Why, hello blogging world! It’s been a minute… or a year and a half!? Goodness gracious!
Although not lately, this blog has seen me through many changes in my life. I started this blog shortly after getting married, documented what I was baking while serving lattes at Starbucks, waxed poetic about healthy eating and cake decorating simultaneously while baking at Whole Foods. The last post I wrote on here was an attempt to keep up with the blog just a little since I had put it on my resume for Arizmendi! (apparently they didn’t look at it anyway… haha!)
This morning, I am coming to this abandoned-but-not-forgotten space with a head full of decisions to make and a heart full of gratitude for the time I had with my amazing co-owners/co-bakers/friends at Arizmendi. My time as a co-owner and baker at Arizmendi Bakery has been enriching, challenging, fun, freeing, and wonderful in so many ways, but it is drawing to a close.
I hope to write a longer post about Arizmendi soon, but for right now, I need to figure out what I have learned about myself from my time at Arizmendi that will give me a clue as to what to do next. I have two very different possibilities on the table right now: I go in for a tryout at the Sacramento bakery of my dreams tomorrow. The position I am trying out for is for a swing shift (11pm to 7 am!) cake decorator. It will probably be a pay cut for me. BUT it will be a quick commute, my cake decorating skills will soar, and it is a place I would like to be able to stay and work my way up and around in. It is in line with my current long-term goals of decorating wedding cakes.
The second opportunity is to work for a larger company with awesome pay, benefits, and schedule, but I would be sacrificing the development of my skills as a baker as they only make about 20% of their product from scratch. I would gain management skills, as it is a supervisor position.

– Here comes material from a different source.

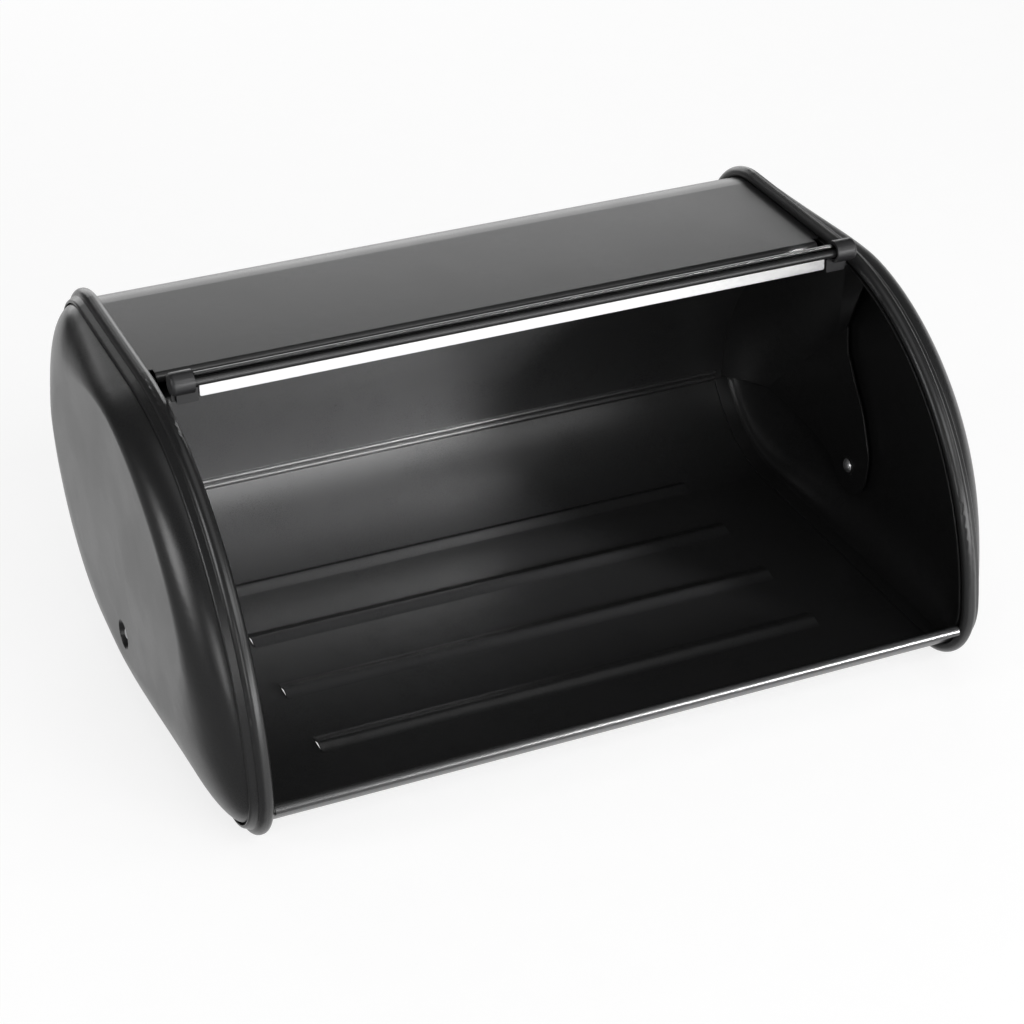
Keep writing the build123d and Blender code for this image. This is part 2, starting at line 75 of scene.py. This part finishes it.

What have I loved about Arizmendi? I love the people… I love not having a boss and being equal to everyone I work with despite age, experience, or seniority. I love working with my hands every day and creating something delicious and amazing. I love seeing something that’s not working well or could work better and finding a solution or a system for it. I love that every day is the same and different all at the same time.
What I haven’t loved… being tired all the time. Having very little time with Mr. Webb or friends outside of the bakery. Commuting and traffic.
Just a mini ramble trying to sort out my thoughts! I am a tumble of emotion right now between thinking about leaving a job and people I love but knowing it’s the right thing to do… feeling excited about the next job but unsure about which is the best choice… excitement about a new adventure in a new town and a new house with Mr. Webb… being closer to hubby’s family and some friends!
I need to remember to not be afraid of making the wrong choice, because it doesn’t have to be forever. Our actions have consequences, but we also have the power to change our lives at any time.